[Task objective]
Using the data below, repeat all of it precisely.

[Given data]
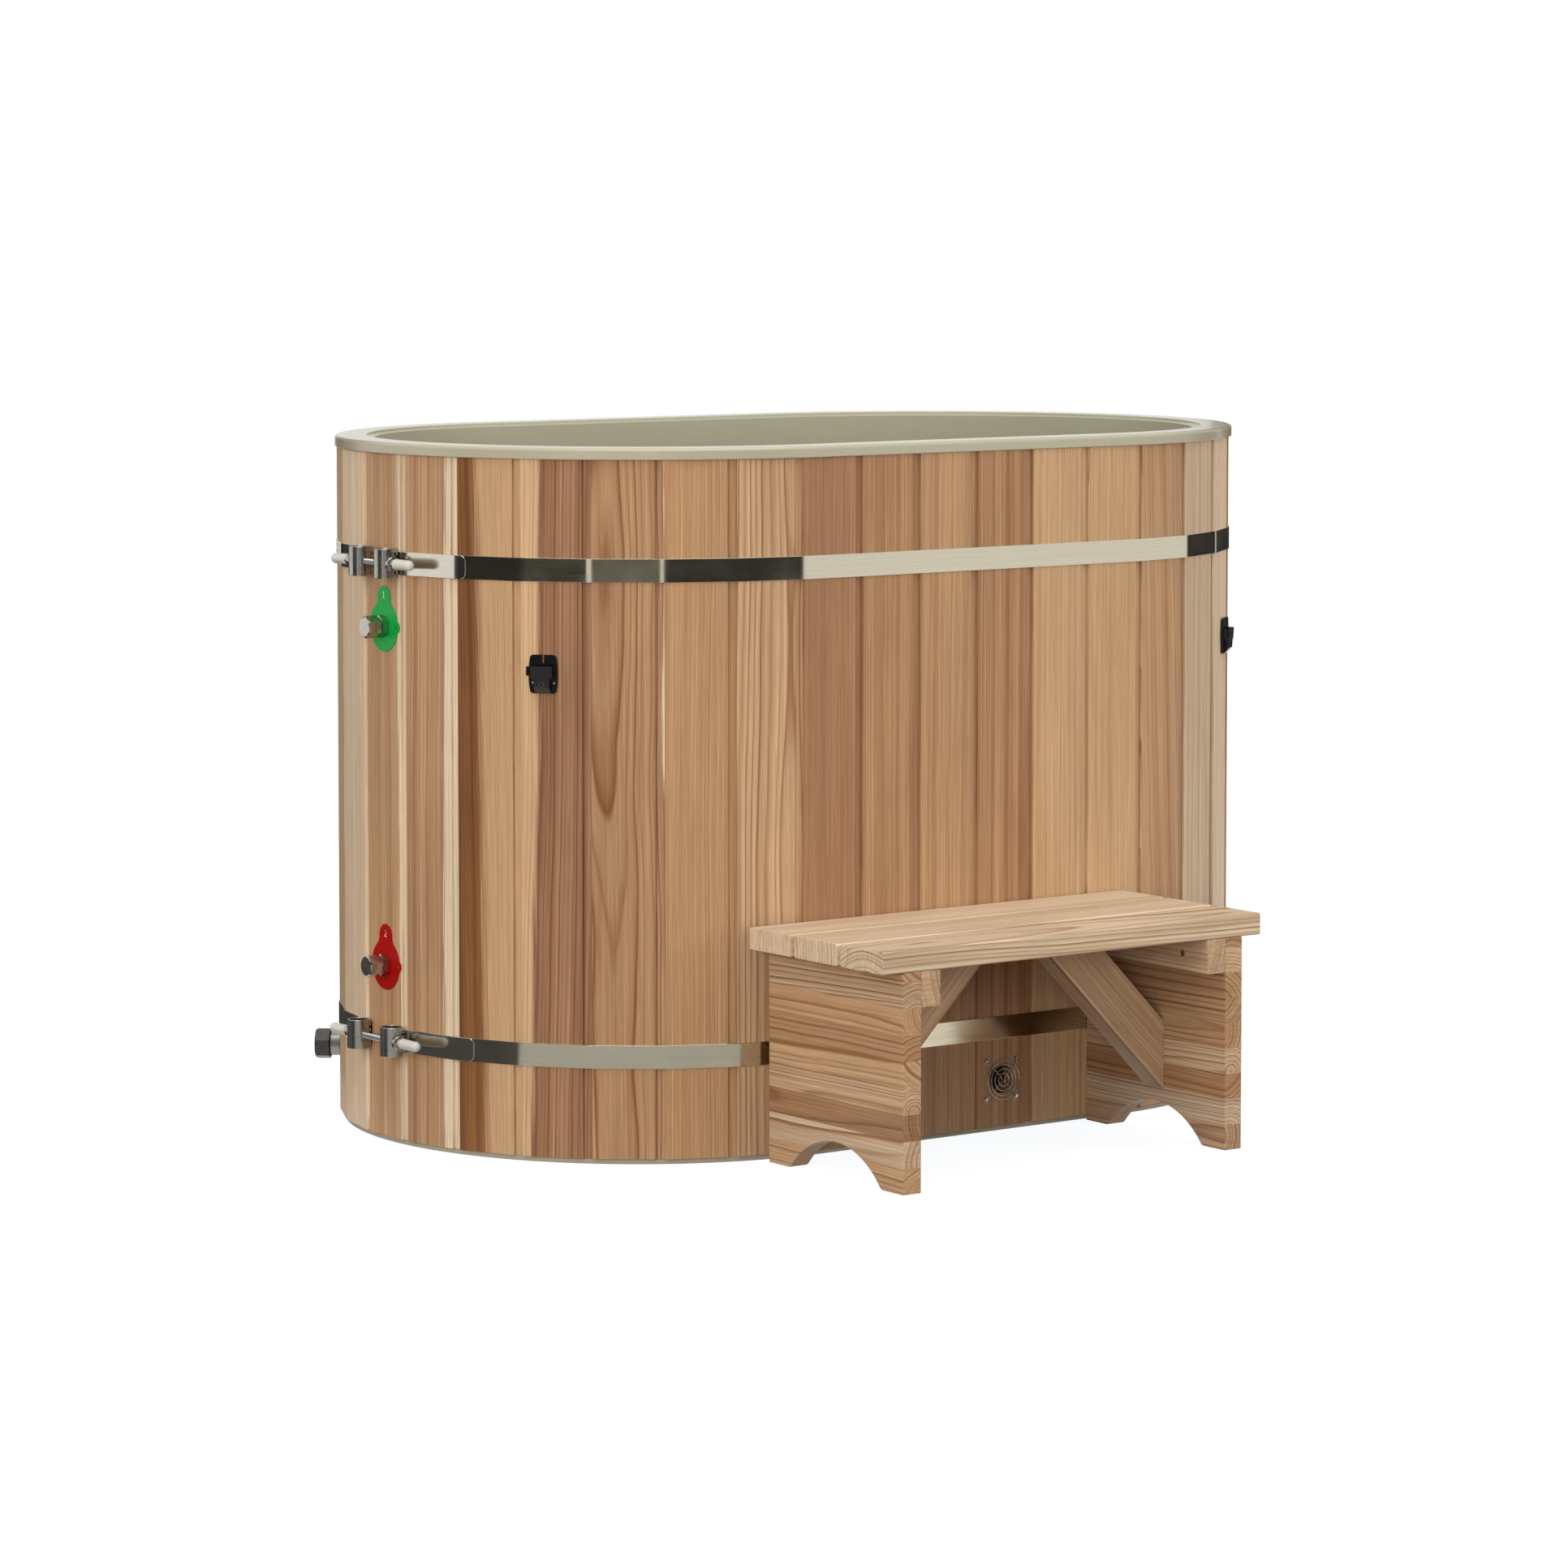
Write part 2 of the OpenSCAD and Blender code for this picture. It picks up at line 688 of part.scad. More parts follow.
// Hexagon cap with a blind bore and a turned chamfer round its front face
module hex_cap(af, d, y0, len, turn) {
  corner_r = af / 2 / cos(30);
  chamfer_l = corner_r - af / 2 + cap_land + cap_slope;
  difference() {
    intersection() {
      hex_bar(af, -y0, y0 + len, turn);
      translate([0, -y0, 0]) rotate([90, 0, 0]) rotate_extrude() polygon([
        [0, 0], [corner_r + 1, 0], [corner_r + 1, len - chamfer_l], [af / 2 - cap_land, len],
        [0, len]]);
    }
    bar(d + 2 * run_gap, -y0 + 1, y0 + cap_bore_l);
  }
}

module inlet_cap() {
  color("silver") at_port(inlet_z) hex_cap(port_af, port_d, cap_y, port_cap_l, 30);
}

module outlet_cap() {
  color("silver") at_port(outlet_z) hex_cap(port_af, port_d, cap_y, port_cap_l, 18);
}

// ---- drain ----
escutcheon_d = 60;
escutcheon_t = 3.5;
escutcheon_edge = 1;    // thickness of the dish at its rim
escutcheon_flat = 2;    // width of the flat round the pipe
drain_cap_y = drain_neck + port_washer_t + seat_gap;
drain_thread_d = drain_d - 2;

module at_drain() { on_board(drain_board, drain_z, drain_x) children(); }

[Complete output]
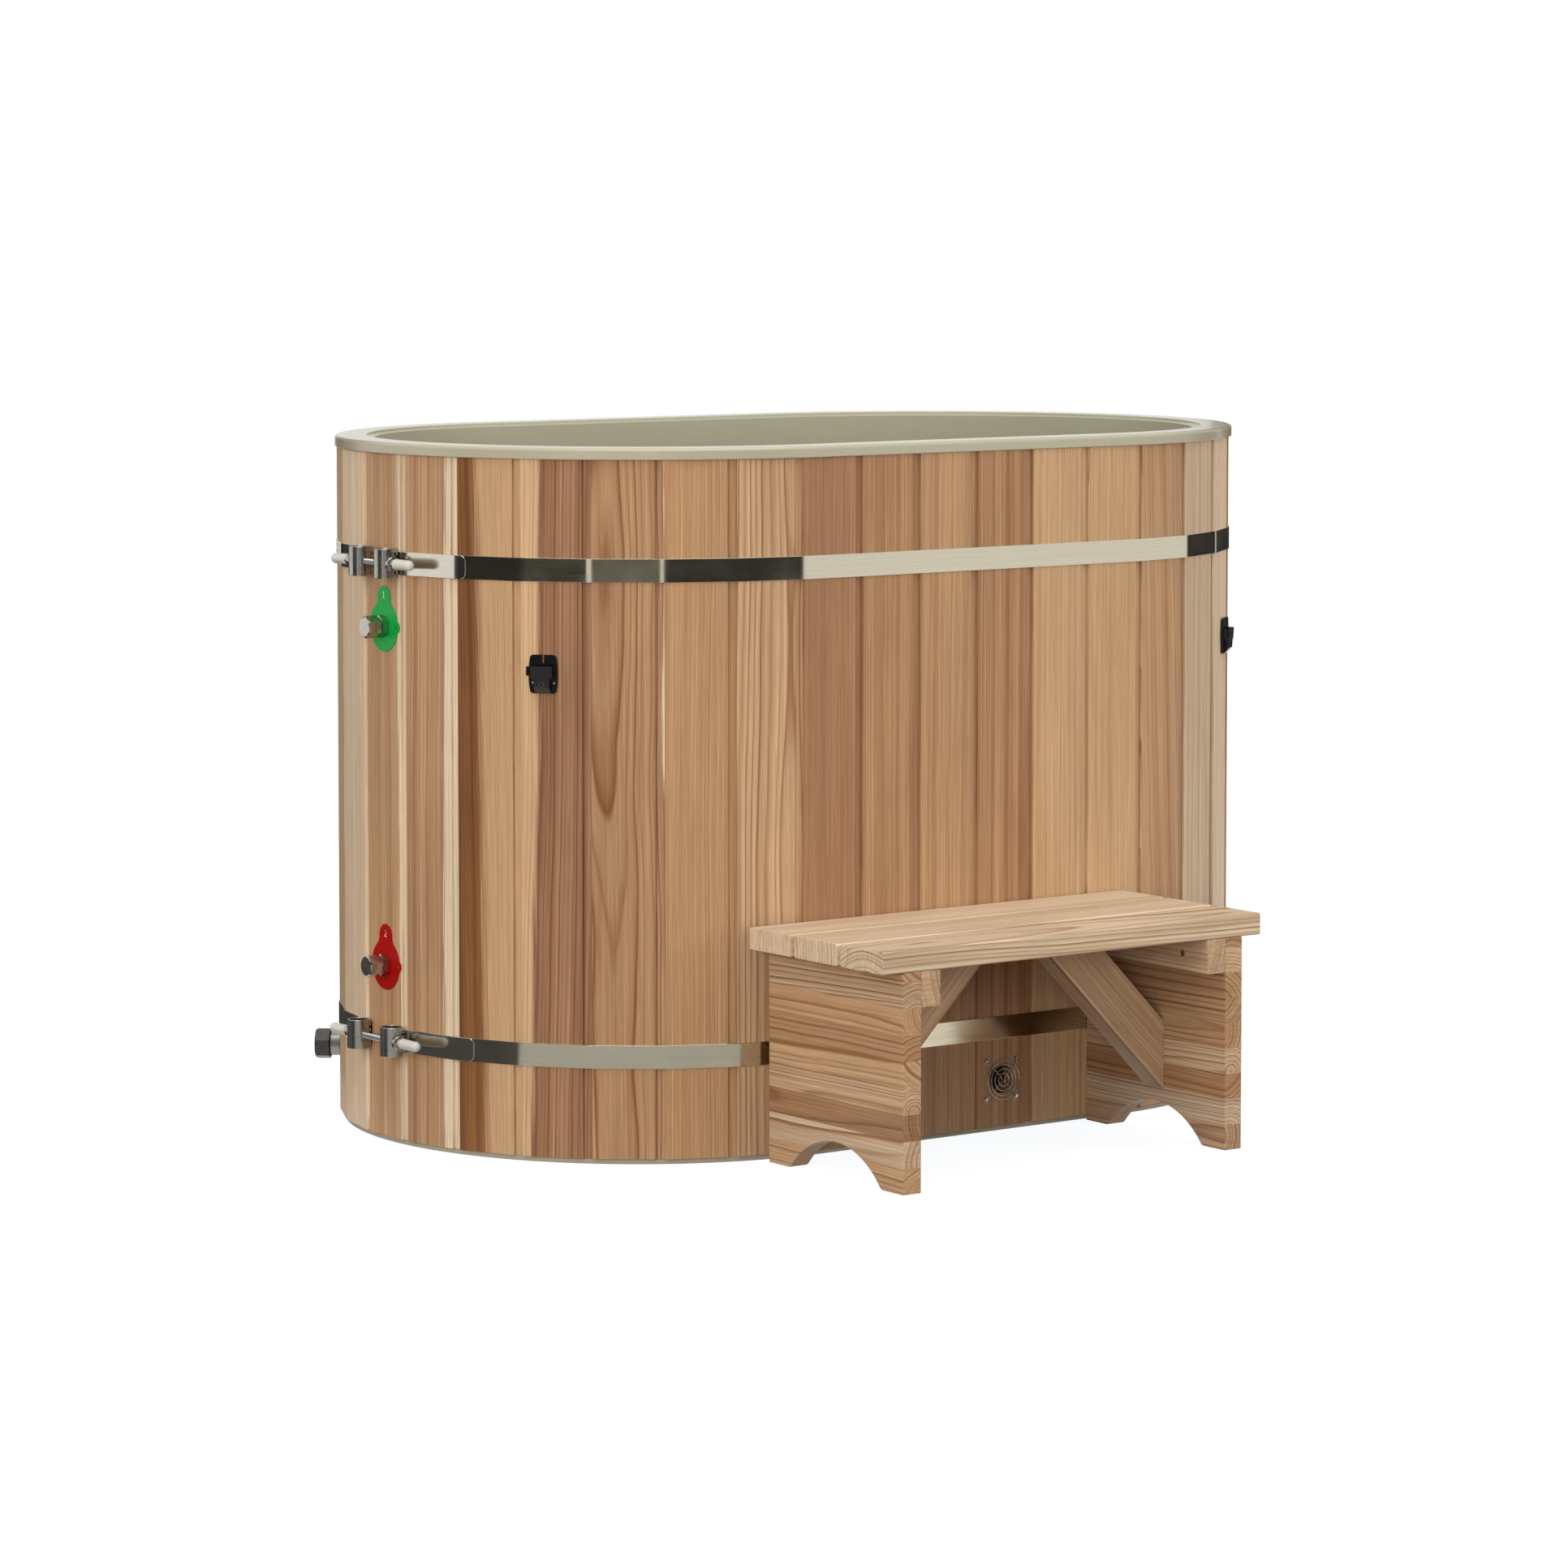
Write part 2 of the OpenSCAD and Blender code for this picture. It picks up at line 688 of part.scad. More parts follow.
// Hexagon cap with a blind bore and a turned chamfer round its front face
module hex_cap(af, d, y0, len, turn) {
  corner_r = af / 2 / cos(30);
  chamfer_l = corner_r - af / 2 + cap_land + cap_slope;
  difference() {
    intersection() {
      hex_bar(af, -y0, y0 + len, turn);
      translate([0, -y0, 0]) rotate([90, 0, 0]) rotate_extrude() polygon([
        [0, 0], [corner_r + 1, 0], [corner_r + 1, len - chamfer_l], [af / 2 - cap_land, len],
        [0, len]]);
    }
    bar(d + 2 * run_gap, -y0 + 1, y0 + cap_bore_l);
  }
}

module inlet_cap() {
  color("silver") at_port(inlet_z) hex_cap(port_af, port_d, cap_y, port_cap_l, 30);
}

module outlet_cap() {
  color("silver") at_port(outlet_z) hex_cap(port_af, port_d, cap_y, port_cap_l, 18);
}

// ---- drain ----
escutcheon_d = 60;
escutcheon_t = 3.5;
escutcheon_edge = 1;    // thickness of the dish at its rim
escutcheon_flat = 2;    // width of the flat round the pipe
drain_cap_y = drain_neck + port_washer_t + seat_gap;
drain_thread_d = drain_d - 2;

module at_drain() { on_board(drain_board, drain_z, drain_x) children(); }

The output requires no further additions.